1. Shattering the Illusion of Democracy
You'll know this one as the band's unsuccessful Eurovision entry. Features the lyric 'and the water we are feeding you/will make you vomit blood'. Sounds like Bill Hicks fronting Erasure. A good start to the album, nothing more.

2. Picasso on Masterchef
The album really moves up a gear with this. Sounds like the banging sound inside Karen Matthews's head, with Gordon Lee Pardon? chanting 'that sick pet duck of mine/ is weeping fizzy Vimto' over and over.

3. Negotiating with Terrorists
Includes the lyrics 'me and DLT are out on the pull again' and namechecks Donald Sindon, Diana Quick and Bud Dwyer.

4. Censor the Truth
To a pulsating Slovakian Disco beat the lyrics accuse certain members of the British Royal Family of murder. Best not to get into that here.

5. The Semtex Bible
The title track features guest vocalist Joe Longthorne. The best track on the album. A 'Seasons in the Sun' for the fucked-up.

6. 11th Hour Policy Reversal
I've not heard this one. Ingrid forgot to sync it onto her mp3 handbag. 

7. Pro-Celebrity Tragedy
An imagined eulogy at an un-named celebrity's funeral, to a tune not unlike Jolene by Dolly Parton

8. Christine Chubbock's War On Complacency
The new single. Features a sample of Serge Gainsbourg telling Whitney Houston he wants to fuck her on a 1980's French chat show.

9. Me and the Hangman
This sounds like Wire wrestling with the ghost of Dean Martin, if you can imagine such a thing.

10. The Socially Conscious Marching Band
This sees rhythm section Freaky Tom and Brian Handgrenade to the fore, and they rustle up a funkstorm. As good as ringing in sick and watching every episode of 'Man About the House' on DVD. 

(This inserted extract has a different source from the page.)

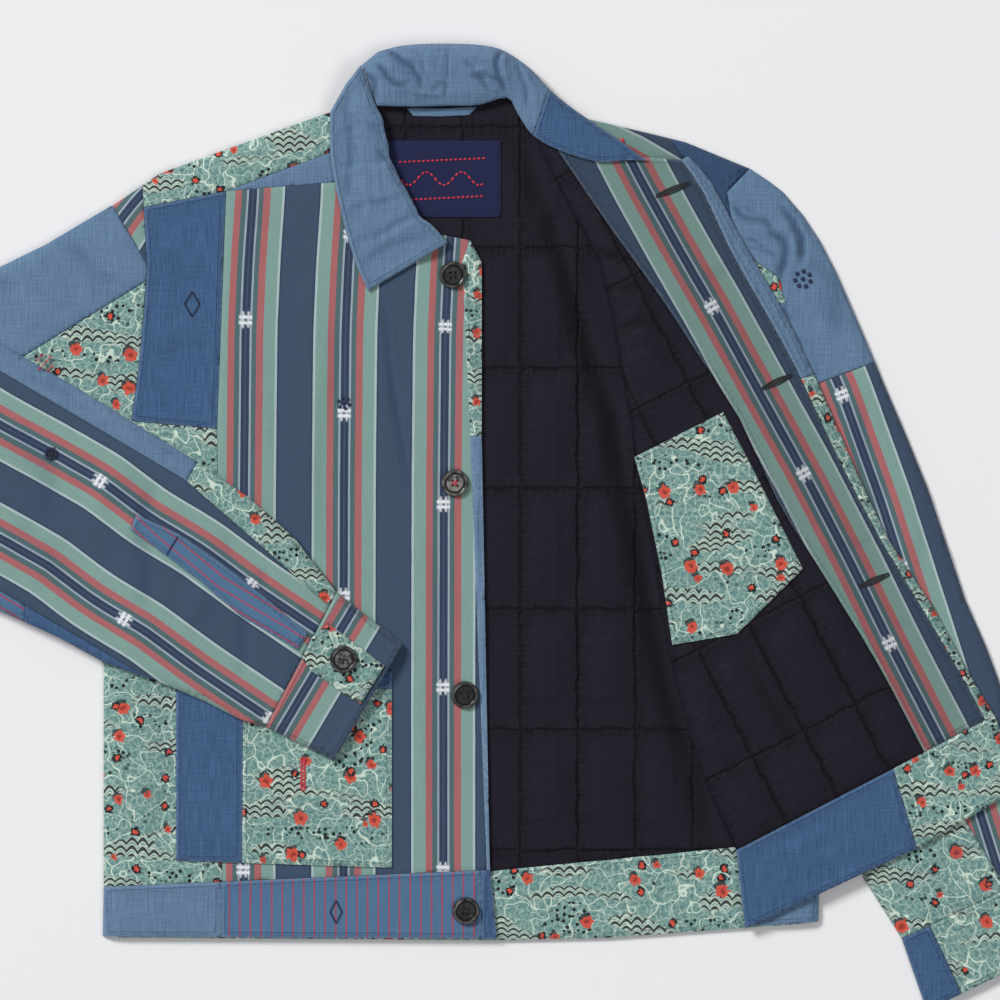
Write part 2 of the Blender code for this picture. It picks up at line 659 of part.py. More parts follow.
def open_quilt(plan):
    """Top of the opened front's lining: the same quilting, turned along the front edge."""
    offset = (plan - QUILT_CORNER) * UNIT
    raised = puff(offset.dot(Vector((FRONT_RUN.y, -FRONT_RUN.x))), offset.dot(FRONT_RUN))
    edge_x = x_on([row[2:4] for row in OPEN_SECTIONS], plan.y)
    shown = smooth((edge_x - plan.x - 4) / 14) * smooth((away_from(plan, FOLD_EDGE) - 10) / 14)
    shown *= smooth((away_from(plan, ((736, 850), (924, 752))) - 2) / 10) * smooth((plan.y - 158) / 20)
    if inside(plan, pocket_outline):
        shown = 0.0
    shown *= smooth((away_from(plan, pocket_outline) - 24) / 10)
    return fold_high(plan) + QUILT_PUFF * shown * raised


open_lines = []
across = Vector((FRONT_RUN.y, -FRONT_RUN.x))
for i in range(-15, 13):
    open_lines.append((QUILT_CORNER + across * (i * column_units / 3), FRONT_RUN))
for i in range(-22, 8):
    open_lines.append((QUILT_CORNER + FRONT_RUN * (i * row_units / 4), across))
open_lining = quilt_cells(sheet(between(0, 2), (0, 0.03, 0.08, 1), step=60), open_lines)
piece("left_front_lining", open_lining, fold_low, open_quilt, lining)

band_low = rolled(OPEN_LINING_LOW, OVER_FRONT, (OUTER_EDGE,), BAND_ROLL)
band_high = rolled(OPEN_LINING_TOP, OVER_FRONT + CLOTH, (OUTER_EDGE,), BAND_ROLL)
piece("left_front_facing", sheet(between(2, 4), even(3), 60), OPEN_LINING_LOW, OPEN_LINING_TOP, striped)
BAND_CHANGE = ((720, 400), (900, 352))
band_rows = between(4, 6)
piece("left_band_blue", cut(sheet(band_rows, even(2), 60), *BAND_CHANGE, (740, 250)),
      band_low, band_high, light_blue)
piece("left_band_print", cut(sheet(band_rows, even(2), 60), *BAND_CHANGE, (900, 560)),
      band_low, band_high, printed)
HEM_INSIDE_ROWS = (
    (736, 850, OPEN_HEM[0], OPEN_HEM[1]),
    (744, 845.9, 753.6, 925),
    (752, 841.8, 762, 921),
    (*HEM_COLOUR_JOIN, OPEN_HEM[2], OPEN_HEM[3]),
    (924, 752, 944, 832),
    (985, 720, OPEN_HEM[4], OPEN_HEM[5]),
    (991, 717.6, 1017.4, 788.4),
    (995, 716, OPEN_HEM[6], OPEN_HEM[7]),
)
hem_low = rolled(OPEN_LINING_LOW, OVER_FRONT, (FOLD_EDGE, OUTER_EDGE), BAND_ROLL)
hem_high = rolled(OPEN_LINING_TOP, OVER_FRONT + CLOTH, (FOLD_EDGE, OUTER_EDGE), BAND_ROLL)
piece("left_hem_inside_blue", sheet(HEM_INSIDE_ROWS[:4], even(3)), hem_low, hem_high, mid_blue)
piece("left_hem_inside_print", sheet(HEM_INSIDE_ROWS[3:], even(3)), hem_low, hem_high, printed)

# The outside of the opened front, face down under its lining
SHELL_FOLD_GAP = 14
shell_rows = []
for row in OPEN_SECTIONS:
    shell_rows.append((row[0] + SHELL_FOLD_GAP, row[1], row[6], row[7]))
shell_rows.append((OPEN_HEM[0] + SHELL_FOLD_GAP, OPEN_HEM[1], OPEN_HEM[6], OPEN_HEM[7]))
piece("left_front_shell", sheet(shell_rows, even(3), 60), OVER_FRONT, OVER_FRONT + CLOTH, striped,
      (BAND_ROLL + 1) * UNIT)

# Inner pocket on the opened lining
INNER_POCKET_ROWS = (
    (634, 457, 646, 499, 661, 571, 672, 645),
    (723, 412, 750, 463, 803, 569, 737, 634),
)
pocket_rows = []
for i in range(0, 8, 2):
    pocket_rows.append((*INNER_POCKET_ROWS[0][i:i + 2], *INNER_POCKET_ROWS[1][i:i + 2]))
piece("inner_pocket", sheet(pocket_rows, even(3)), OPEN_LINING_TOP + SEAM_GAP,
      OPEN_LINING_TOP + SEAM_GAP + CLOTH, printed)

# Collar: stands at the back neck, rolls over on the closed side, ends at the left shoulder
COLLAR_CROWN = 0.0155
FALL_INSET = 18
COLLAR_WALL = 0.0030
COLLAR_START = (361, 65, 364, 72)
LEAF_ROWS = (COLLAR_START, (346, 84, 368.6, 85)) + curved((
    (330, 112, 374.9, 103),
    (330, 152, 386, 135),
    (338, 199, 400, 180),
    (349, 243, 419, 211),
    (359, 272, 437, 230),
    (368, 291, 448, 243),
), 2)
COLLAR_FULL_ROWS = (COLLAR_START,) + curved((
    (378, 51, 376, 106),
    (402, 45, 412, 107),
    (450, 43, 449, 106),
    (485, 45, 480, 105),
    (506, 51, 507, 98),
    (531, 69, 517, 113),
    (549, 89, 533, 136),
    (567, 104, 557, 150),
    (585, 117, 596, 162),
    (618, 139, 625, 161),
    (642, 158, 647, 161),
))
COLLAR_PATCH_ROW = 19
COLLAR_BACK_ROWS = COLLAR_FULL_ROWS[:COLLAR_PATCH_ROW + 1]
COLLAR_END_ROWS = COLLAR_FULL_ROWS[COLLAR_PATCH_ROW:]
ROLL_COLUMNS = (0, 0.07, 0.2, 0.4, 0.6, 0.82, 1)
leaf_roll = [row[2:4] for row in LEAF_ROWS]
collar_outer = [row[0:2] for row in COLLAR_BACK_ROWS + COLLAR_END_ROWS[1:]]
collar_inner = [row[2:4] for row in COLLAR_BACK_ROWS + COLLAR_END_ROWS[1:]]


def leaf_top(plan):
    """The leaf lies on the front and swells up towards the line where it rolls over."""
    near = away_from(plan, leaf_roll)
    swell = math.exp(-((near - 11) / 14) ** 2)
    return OVER_FRONT + COLLAR_WALL + (COLLAR_CROWN - OVER_FRONT - COLLAR_WALL) * swell


def collar_top(plan):
    """Rises from the neck seam to the crown of the roll."""
    within = away_from(plan, collar_inner)
    low_edge = OVER_FRONT + COLLAR_WALL
    return low_edge + (COLLAR_CROWN - low_edge) * math.sqrt(math.sin(math.pi / 2 * min(1.0, within / 30)))


def down_to_floor(plan):
    """How far the outer side of the roll comes down, 1 to the floor and 0 on the shoulder."""
    return 1.0 - smooth((plan.x - 506) / 43)


def back_roll(top_level, reach, edge_level):
    """The round outer side of the collar at the back of the neck."""
    def height(plan):
        edge = edge_level + (OVER_FRONT - SEAM_GAP) * (1.0 - down_to_floor(plan))
        share = max(0.0, 1.0 - away_from(plan, collar_outer) / reach)
        return edge + (top_level - edge) * math.sqrt(1.0 - share * share)
    return height


outer_top = back_roll(COLLAR_CROWN, 17, COLLAR_WALL + SEAM_GAP)
outer_low = back_roll(COLLAR_CROWN - COLLAR_WALL, 13, SEAM_GAP)


def back_top(plan):
    """Top of the collar at the back of the neck."""
    return min(outer_top(plan), collar_top(plan))


def back_low(plan):
    """Under side of the collar at the back of the neck."""
    return min(outer_low(plan), collar_top(plan) - COLLAR_WALL)


piece("collar_leaf", sheet(LEAF_ROWS, ROLL_COLUMNS, 30), OVER_FRONT, leaf_top, light_blue)
piece("collar_back", sheet(COLLAR_BACK_ROWS, ROLL_COLUMNS, 30), back_low, back_top, light_blue)


def end_low(plan):
    """The collar's end climbs onto the opened front along its neck seam."""
    on_open_front = smooth((24 - away_from(plan, collar_inner)) / 8)
    over = OPEN_LINING_TOP - OVER_FRONT + SEAM_GAP
    return max(OVER_FRONT + over * on_open_front, min(outer_low(plan), collar_top(plan) - COLLAR_WALL))


def end_top(plan):
    """Top of the collar's end."""
    return max(end_low(plan) + COLLAR_WALL, back_top(plan))


piece("collar_end", sheet(COLLAR_END_ROWS, ROLL_COLUMNS, 30), end_low, end_top, mid_blue)
FALL_ROWS = [(row[0], row[1], row[2], row[3] - FALL_INSET) for row in COLLAR_FULL_ROWS[1:14]]
piece("collar_fall", sheet(FALL_ROWS, even(2), 40), 0.0, PADDED, light_blue, 1.6 * UNIT)

# Hanging loop and bare label at the back of the neck
LOOP_ROWS = ((405, 110, 405, 117), (441, 110.5, 441, 117.5), (477, 109, 477, 116))
piece("hanging_loop", sheet(LOOP_ROWS, even(1)), LINING_TOP + SEAM_GAP, LINING_TOP + CLOTH, light_blue)
label_rows = ((LABEL[0], LABEL[1], LABEL[0], LABEL[3]), (LABEL[2], LABEL[1], LABEL[2], LABEL[3]))
piece("neck_label", sheet(label_rows, even(2), 70), LINING_TOP + SEAM_GAP, LINING_TOP + CLOTH, label_cloth)

# Buttons: four-hole discs with a raised rim
BUTTONS = (
    ("button_1", 453, 275, FRONT_TOP),
    ("button_2", 455, 483, FRONT_TOP),
    ("button_3", 465, 695, FRONT_TOP),
    ("button_4", 466, 911, FRONT_TOP),
)
BUTTON_RING = ((0.0, 0.0), (0.80, 0.0), (1.0, 0.35), (1.0, 0.75), (0.88, 1.0), (0.74, 0.62), (0.0, 0.55))


def button(name, plan_x, plan_y, seat):
    """A turned disc on the cloth at a plan point."""
    bm = bmesh.new()
    radius = BUTTON_DIAMETER / 2
    ring = []
    for share, rise in BUTTON_RING:
        ring.append(bm.verts.new((share * radius, 0.0, rise * BUTTON_THICKNESS)))
    edges = [bm.edges.new(pair) for pair in zip(ring, ring[1:])]
    bmesh.ops.spin(bm, geom=ring + edges, cent=(0, 0, 0), axis=(0, 0, 1), angle=math.tau,
                   steps=18, use_merge=True)
    bmesh.ops.remove_doubles(bm, verts=bm.verts, dist=1e-6)
    bmesh.ops.recalc_face_normals(bm, faces=bm.faces)
    mesh = bpy.data.meshes.new(name)
    bm.to_mesh(mesh)
    bm.free()
    mesh.materials.append(button_black)
    made = bpy.data.objects.new(name, mesh)
    made.location = ((plan_x - CENTRE_X) * UNIT, (CENTRE_Y - plan_y) * UNIT, seat + SEAM_GAP)
    jacket.objects.link(made)


for button_name, plan_x, plan_y, seat in BUTTONS:
    button(button_name, plan_x, plan_y, seat)
button("cuff_button", 344, 659, on_forearm(Vector((344, 659))) + CLOTH)
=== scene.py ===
import math

import bmesh
import bpy
import numpy as np
from mathutils import Matrix, Vector, noise
from mathutils.bvhtree import BVHTree
from mathutils.kdtree import KDTree


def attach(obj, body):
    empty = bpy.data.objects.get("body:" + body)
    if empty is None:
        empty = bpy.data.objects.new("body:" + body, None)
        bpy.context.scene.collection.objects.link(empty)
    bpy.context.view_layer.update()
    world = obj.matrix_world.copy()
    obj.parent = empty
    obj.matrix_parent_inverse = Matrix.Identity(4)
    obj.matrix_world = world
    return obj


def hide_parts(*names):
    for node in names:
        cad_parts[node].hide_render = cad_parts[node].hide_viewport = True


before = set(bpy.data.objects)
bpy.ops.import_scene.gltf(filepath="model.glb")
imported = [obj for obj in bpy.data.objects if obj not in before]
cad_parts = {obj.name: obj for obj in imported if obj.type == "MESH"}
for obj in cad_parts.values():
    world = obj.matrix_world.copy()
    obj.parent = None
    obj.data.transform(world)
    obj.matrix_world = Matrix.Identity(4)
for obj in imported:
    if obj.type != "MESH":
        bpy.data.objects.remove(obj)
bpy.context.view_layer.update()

# Studio: a pale table under soft light, seen from straight above with a long
# lens. The plan is the flat drawing that the jacket is laid out on: X to the
# right, Y down, 719 units across the 575 mm hem, (500, 500) in the middle of the view.
HEM_WIDTH = 0.575
PLAN_UNIT = HEM_WIDTH / 719
CENTRE_LINE = 463
MIDDLE = 500
VIEW_WIDTH = 2 * MIDDLE * PLAN_UNIT
LENS = 200.0
SENSOR = 36.0
CLOTH_HEIGHT = 0.008
TABLE_HALF = 4.0
BELOW_CLOTH = 0.0004


def on_plan(x, y, z=0.0):
    """The place in the frame of a point on the plan."""
    return Vector(((x - CENTRE_LINE) * PLAN_UNIT, (MIDDLE - y) * PLAN_UNIT, z))


def add(tree, kind, values=(), **settings):
    """Adds a shader node, with sockets linked or given plain values."""
    node = tree.nodes.new(kind)
    for key, value in settings.items():
        setattr(node, key, value)
    for key, value in dict(values).items():
        if isinstance(value, bpy.types.NodeSocket):
            tree.links.new(value, node.inputs[key])
        else:
            node.inputs[key].default_value = value
    return node


def linear(red, green, blue):
    """A screen colour, 0 to 255, as the linear colour that shaders use."""
    channels = []
    for value in (red, green, blue):
        value /= 255.0
        channels.append(value / 12.92 if value <= 0.04045 else ((value + 0.055) / 1.055) ** 2.4)
    return (*channels, 1.0)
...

11. I Am the Devil's Avocado
A live version of the Cool Mint classic, from 1999, featuring Gobshite on vocals. Recorded at a Sunday School in St. Helens.

A version of this review was included on a previous version of this blog.

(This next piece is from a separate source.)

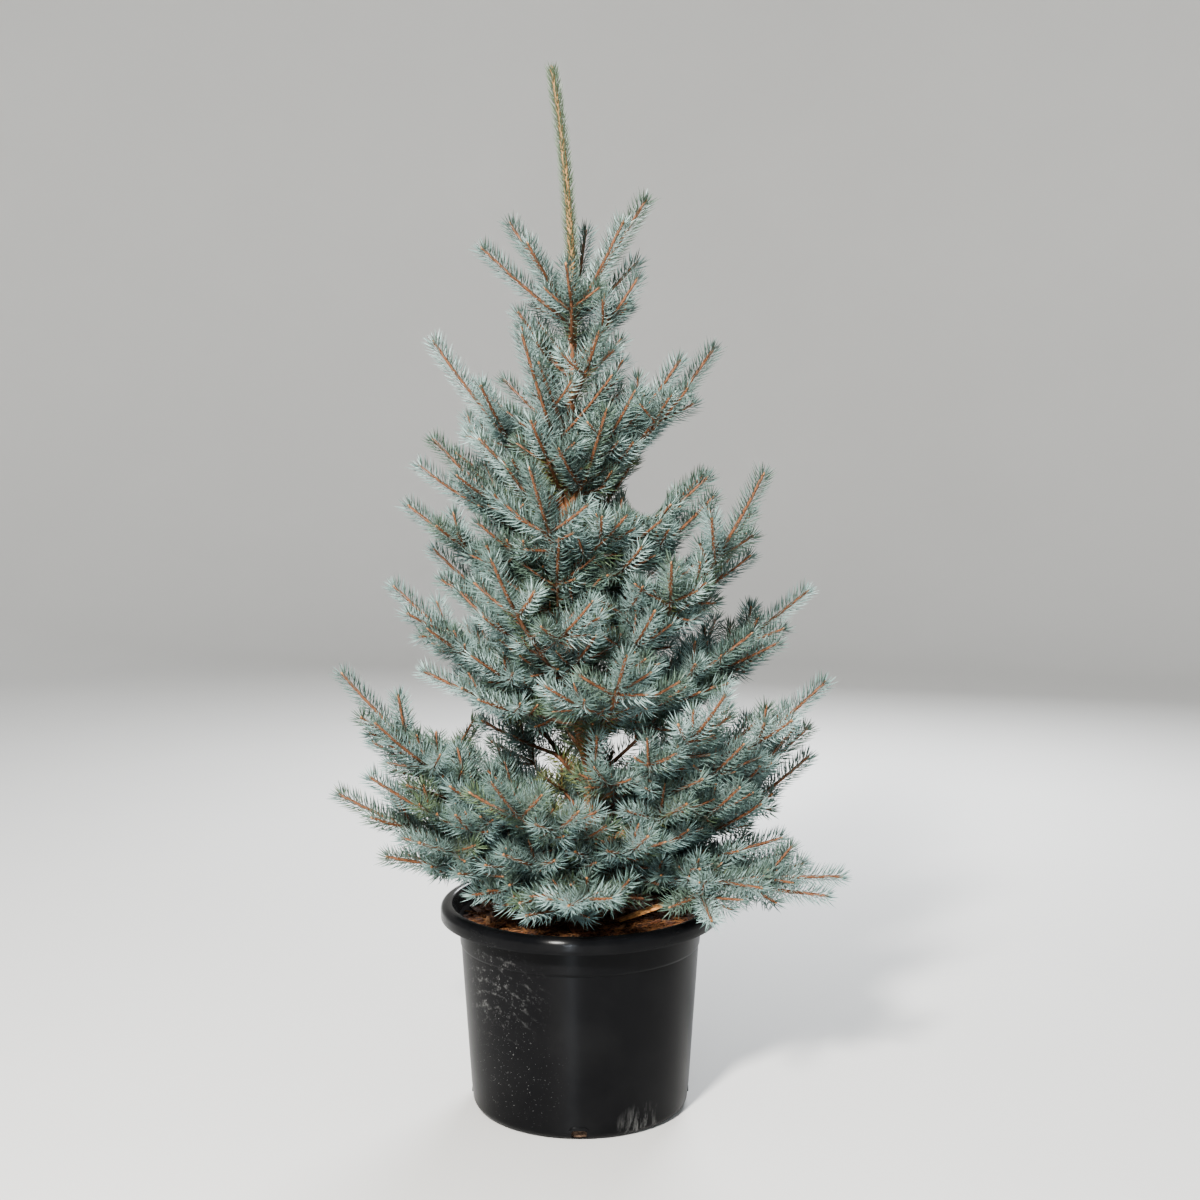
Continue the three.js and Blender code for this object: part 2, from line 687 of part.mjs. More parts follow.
// The leader stands on the trunk's top
const leaderFoot = trunkAt(TRUNK_TOP).add(new THREE.Vector3(0, 0, GAP));
const leaderCurve = new THREE.QuadraticBezierCurve3(
  leaderFoot,
  new THREE.Vector3(...LEADER.bend),
  new THREE.Vector3(...LEADER.tip),
);
const leaderShoot = {
  curve: leaderCurve,
  way: UP,
  length: leaderCurve.getLength(),
  radiusAt: (share) => THREE.MathUtils.lerp(LEADER.foot, LEADER.top, share),
};
const leader = planTwig(leaderShoot, "leader", 0, LEADER);
takeRoom(ballsAlong(leaderCurve, () => LEADER.foot + SKIN), "leader", leader);

// The shoots on the trunk's upper part
for (const shoot of trunkShoots) {
  shoot.radiusAt = (share) => coreRadius(share, shoot) * Math.min(1, SHOOT_FOOT + share);
  const stem = planTwig(shoot, `shoot_${shoot.name}`, 0);
  const clearFrom = (trunkRadius(shoot.height) + 2 * CORE_RADIUS) / shoot.length;
  takeRoom(ballsAlong(shoot.curve, () => CORE_RADIUS + SKIN, clearFrom, 1), stem.owner, stem);
  takeRoom(budBalls(shoot), stem.owner, stem);
  stem.rings[0].bare = true;
  stems.push(stem);
}

// Twigs with room, the main growth first; one with no room is left out with all it carries
const twigs = [...stems];
const waiting = boughs
  .flatMap((bough) => bough.shoots)
  .filter((shoot) => shoot.level <= FINEST_LEVEL && shoot.length > SHORTEST_TWIG);
waiting.sort((a, b) => a.level - b.level || b.years - a.years);
for (const shoot of waiting) {
  const place = placeOf.get(shoot.parent);
  if (!place) continue;
  const from = shoot.goesOn ? 0 : FORK_CLEARANCE / shoot.length;
  const balls = ballsAlong(shoot.curve, () => CORE_RADIUS + SKIN, from, 1).concat(budBalls(shoot));
  const rootBalls = shoot.goesOn ? [] : ballsAlong(shoot.curve, () => ROOT_ROOM, from / 2, from);
  const onCarrier = (other) => other.twig === place.twig;
  const face = shoot.goesOn || faceToward(place.twig, place.ring, shoot.way);
  if (!face || !roomFor(balls, (other) => shoot.goesOn && onCarrier(other))) continue;
  if (!roomFor(rootBalls, onCarrier)) continue;
  let twig = place.twig;
  if (shoot.goesOn) {
    carryOn(twig, shoot);
  } else {
    twig = planTwig(shoot, place.twig.owner, from);
    place.twig.sideTwigs.set(face, twig);
    twigs.push(twig);
  }
  takeRoom([...rootBalls, ...balls], twig.owner, twig);
  placeOf.set(shoot, { twig, ring: twig.rings.length - 2 });
}

fitNeedles(leader);
for (const twig of twigs) fitNeedles(twig);
tree.add(named("leader", toGeometry(twigSolid(leader)), COLOURS.leader, 0.8, leaderFoot));

// A main bough's limb is cut clear of the trunk
function limbSolid({ curve, limbEnd, length }) {
  const limb = bentLimb(
    (share) => curve.getPoint(share * limbEnd),
    (share) => curve.getTangent(share * limbEnd),
    (share) => limbRadius(share * limbEnd),
    LIMB_SIDES,
    Math.max(2, Math.round(length / LIMB_STEP)),
  );
  return toSolid(limb).subtract(trunkRoom);
}

// Each mass, and each shoot on the trunk, is one solid of all its twigs
for (const bough of boughs.filter((each) => each.isMain)) {
  tree.add(named(`bough_${bough.name}`, toGeometry(limbSolid(bough)), COLOURS.bark, 0.9, bough.start));
}
for (const base of [...boughs, ...trunkShoots]) {
  const name = base.shoots ? `mass_${base.name}` : `shoot_${base.name}`;
  const whole = twigSolid(stems.find((twig) => twig.owner === name));
  const solid = base.isMain ? whole : whole.subtract(trunkRoom);
  tree.add(named(name, toGeometry(solid), COLOURS.needles, 0.8, base.start));
}

export default tree;
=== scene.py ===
"""A young blue spruce in a black nursery pot, dressed around its CAD solids. Metres, +Z up."""

import math

import bpy
import numpy as np
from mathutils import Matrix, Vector


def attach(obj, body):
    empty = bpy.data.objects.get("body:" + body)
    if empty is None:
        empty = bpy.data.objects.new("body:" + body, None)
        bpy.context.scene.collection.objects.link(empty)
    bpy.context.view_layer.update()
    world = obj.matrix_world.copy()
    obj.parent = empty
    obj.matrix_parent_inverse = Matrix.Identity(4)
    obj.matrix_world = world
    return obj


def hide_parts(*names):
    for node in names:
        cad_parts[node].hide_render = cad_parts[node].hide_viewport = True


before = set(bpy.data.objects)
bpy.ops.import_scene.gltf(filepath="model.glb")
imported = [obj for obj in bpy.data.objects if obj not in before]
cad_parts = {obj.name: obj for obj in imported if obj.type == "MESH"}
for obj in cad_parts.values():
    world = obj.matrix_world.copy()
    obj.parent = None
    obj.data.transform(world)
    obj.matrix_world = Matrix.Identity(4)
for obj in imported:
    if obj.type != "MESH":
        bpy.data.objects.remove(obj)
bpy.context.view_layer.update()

MM = 0.001
UP = np.array([0.0, 0.0, 1.0])
ALONG_X = np.array([1.0, 0.0, 0.0])
# A unit vector that rises by more than this takes its sides from X, not from up
STEEP = 0.97

# Sizes of the pot and soil, in millimetres as in the part's source
POT_HEIGHT = 365
FOOT_RADIUS = 192
NECK_RADIUS = 214
NECK_HEIGHT = 340
LIP_RADIUS = 245
LIP_DEPTH = 27
MOUTH_RADIUS = 224
WALL = 3.2
FLOOR = 4
FOOT_ROUNDING = 16
STEP_HEIGHT = 291
STEP_DEPTH = 1.6
TAPER = (NECK_RADIUS - FOOT_RADIUS) / NECK_HEIGHT
DRAIN = {"count": 4, "width": 26, "height": 15, "bottom": 3, "corner": 4, "cut": (-34, 30)}
SLOT_RIDGE = {"reach": 16, "height": 24, "drop": 5, "radius": 1.0, "sunk": 0.6}
SLOT_SOIL = {"reach": 15, "low": 2, "high": 20, "outward": 179, "relief": 1.4}
SOIL_TOP = 335
SOIL_DIP = 8
SOIL_RELIEF = 5
MOUND_HEIGHT = 4
MOUND_WIDTH = 60
GAP = 0.3
# The least radius of a turned profile, just off the axis
AXIS = 0.01

# What lies on the soil, in millimetres
CHIPS = {"count": 900, "large": 41, "reach": 205, "size": (6, 20), "large_size": (18, 34)}
WOOD_CHIP = {"place": (100, -24), "long": 92, "wide": 22, "thick": 5, "turn": -0.2, "tilt": (0.42, 0.1)}
LITTER = {"count": 2600, "reach": 203, "edge": 206, "length": (14, 24)}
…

Album Review: Homosexual Dog: The Pope's Tattoos

A lot's happened in the music world, as well as the actual world, since Homosexual Dog regaled us with their previous long-player, 2003's 'I Turned Into An Owl'. But none of it's been worth reporting, so I shan't be going into them here. 
But, thank Christ, we can forget about those last, lost eight years because Homosexual Dog have returned to slap us out of our slack-jawed torpor. But, I hear you cry, can they possibly live up to this unrealistic expectation? Well the answer to that is: yes, no, yes, yes, yes, yes, what, why, no, oh, look, perhaps, shush. I have also taken a closer look at the record. I stood with the record while standing on the shoulders of my close friend Ingrid Smooth under a naked, swinging light bulb. Added to the fact that I have also listened to the record in full, at a moderate-to-low volume, I felt I was in quite the position to review the album track by track by track by track by track by track.
Which is what I've done...

Side One
 
1. Man In Tall Hat Smiles 
Based on the 1903 film of the same name by cinema pioneer Alan 'T-Bone' Horsewind, this opens the album in suitably grand fashion. Like a psych-prog Brother Beyond. Nice.

2. Passing Time In 21st Century Austria
A low-key banjo opens the track before all hell breaks loose and singer Keeky Delbrannon intones the cryptic lyric 'I had you in the filing cabinet/I posted your letter/I made your sick pet duck smile' 563 times. Troubling.

3. The Pope's Tatoos
The title track features the first of the album's guest vocalists. A return to Joe Longthorne's edgier work. Unlistenable.

4. The Man Who Stole Kennedy's Brain
Who could forget hearing this song during the Dogs's comeback gig at the Horse and Flipchart earlier this year? Certainly not this writer, who cried like a bastard during the 26-minute wind sound effect coda, mercifully halved on record. Features a recording of Ian Woodyatt ringing for a pizza. Danceable. 

5. Jūs arklys žiūri į mane įtartinai
Performed with the Lithuanian skiffle group The Ha! Best described as interesting. Interesting.

6. Banging On About Foreign Holidays
A minute and half of pure punk hostility. This is apparently the song on which singer Keeky Delbrannon screamed so loud his voice fell out.

Side Two 

1. Lunar Regalia
The Dogs have often flirted with prog rock in the past but here they fully embrace the genre with this stunning 24-minute piece. Coming on like a cross between Pink Floyd, King Crimson and the Blather Blather Blather Blather Blather Blather Blather Blather Band, Lunar Regalia is a paean to post-millennium angst, some eleven years after the event. This needs to be listened to to fully appreciate the granduer and brilliance at work here. Any attempt to explain it in print would be a folly. And in any case, I can't be bothered.

2. Opening Up Your Defences
The album closes with this two minute instrumental track. Featuring guest vocals from Kate Humble.

A version of this review appeared on an earlier version of this blog.